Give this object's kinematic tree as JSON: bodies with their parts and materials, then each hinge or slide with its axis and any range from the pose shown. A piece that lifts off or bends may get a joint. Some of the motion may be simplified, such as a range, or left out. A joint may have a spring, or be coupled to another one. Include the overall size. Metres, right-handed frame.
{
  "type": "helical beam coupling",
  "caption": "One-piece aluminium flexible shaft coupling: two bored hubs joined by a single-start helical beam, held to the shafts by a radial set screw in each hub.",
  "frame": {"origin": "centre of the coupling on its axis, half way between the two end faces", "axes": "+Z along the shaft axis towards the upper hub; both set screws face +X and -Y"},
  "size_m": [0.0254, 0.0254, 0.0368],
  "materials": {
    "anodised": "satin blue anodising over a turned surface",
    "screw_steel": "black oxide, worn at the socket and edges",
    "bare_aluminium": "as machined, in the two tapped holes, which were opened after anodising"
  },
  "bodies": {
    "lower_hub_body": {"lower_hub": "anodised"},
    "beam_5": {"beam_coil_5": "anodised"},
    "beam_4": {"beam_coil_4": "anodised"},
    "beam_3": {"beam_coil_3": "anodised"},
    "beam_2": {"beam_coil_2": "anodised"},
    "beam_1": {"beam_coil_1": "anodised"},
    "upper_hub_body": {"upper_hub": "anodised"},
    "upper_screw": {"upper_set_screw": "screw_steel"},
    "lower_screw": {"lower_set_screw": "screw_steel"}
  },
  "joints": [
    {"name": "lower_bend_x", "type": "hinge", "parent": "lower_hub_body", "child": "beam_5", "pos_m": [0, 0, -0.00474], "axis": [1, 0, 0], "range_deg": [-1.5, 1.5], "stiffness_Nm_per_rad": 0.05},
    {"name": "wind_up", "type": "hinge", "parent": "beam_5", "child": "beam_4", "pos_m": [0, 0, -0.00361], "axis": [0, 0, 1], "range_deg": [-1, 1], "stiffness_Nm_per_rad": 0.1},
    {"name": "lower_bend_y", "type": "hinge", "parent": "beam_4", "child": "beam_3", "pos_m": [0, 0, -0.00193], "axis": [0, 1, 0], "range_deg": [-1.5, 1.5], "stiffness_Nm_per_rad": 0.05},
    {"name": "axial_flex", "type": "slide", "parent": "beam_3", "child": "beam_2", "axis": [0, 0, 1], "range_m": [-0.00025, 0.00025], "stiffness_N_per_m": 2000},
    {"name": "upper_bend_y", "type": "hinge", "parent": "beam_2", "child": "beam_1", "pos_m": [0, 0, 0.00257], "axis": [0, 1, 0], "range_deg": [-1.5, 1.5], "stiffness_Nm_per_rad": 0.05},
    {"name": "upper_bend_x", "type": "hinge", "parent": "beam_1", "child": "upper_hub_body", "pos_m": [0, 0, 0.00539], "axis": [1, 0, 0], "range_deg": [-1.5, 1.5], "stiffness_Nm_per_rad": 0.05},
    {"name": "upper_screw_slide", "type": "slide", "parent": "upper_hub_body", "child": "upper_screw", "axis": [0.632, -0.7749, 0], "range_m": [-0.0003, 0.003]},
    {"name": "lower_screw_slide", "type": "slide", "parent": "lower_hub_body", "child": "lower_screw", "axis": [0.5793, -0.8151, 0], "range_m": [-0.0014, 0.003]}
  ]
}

* * *

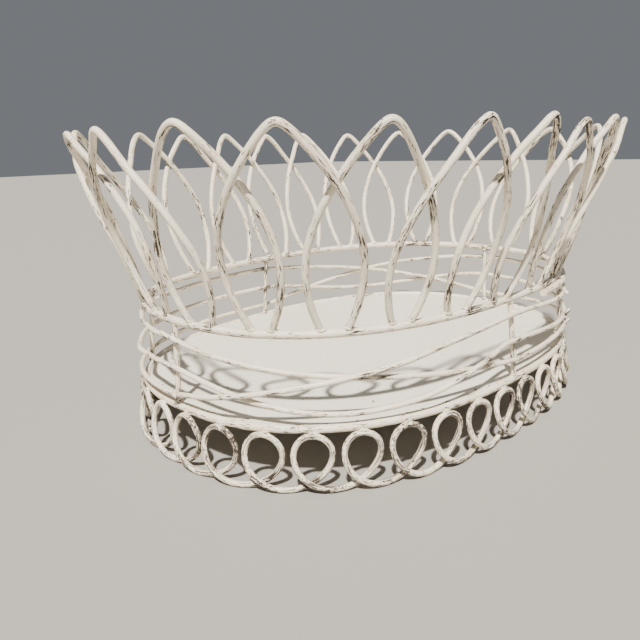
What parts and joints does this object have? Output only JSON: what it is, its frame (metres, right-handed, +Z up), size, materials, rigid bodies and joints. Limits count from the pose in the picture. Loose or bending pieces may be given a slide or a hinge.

--

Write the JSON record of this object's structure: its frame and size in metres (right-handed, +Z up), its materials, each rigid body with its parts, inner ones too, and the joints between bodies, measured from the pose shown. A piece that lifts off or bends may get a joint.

### [Do this]
Pick out each line containing the string "JSON" and copy it.

### [Task output]
Give this object's kinematic tree as JSON: bodies with their parts and materials, then each hinge or slide with its axis and any range from the pose shown. A piece that lifts off or bends may get a joint. Some of the motion may be simplified, such as a range, or left out. A joint may have a spring, or be coupled to another one. Include the overall size. Metres, right-handed frame.
What parts and joints does this object have? Output only JSON: what it is, its frame (metres, right-handed, +Z up), size, materials, rigid bodies and joints. Limits count from the pose in the picture. Loose or bending pieces may be given a slide or a hinge.
Write the JSON record of this object's structure: its frame and size in metres (right-handed, +Z up), its materials, each rigid body with its parts, inner ones too, and the joints between bodies, measured from the pose shown. A piece that lifts off or bends may get a joint.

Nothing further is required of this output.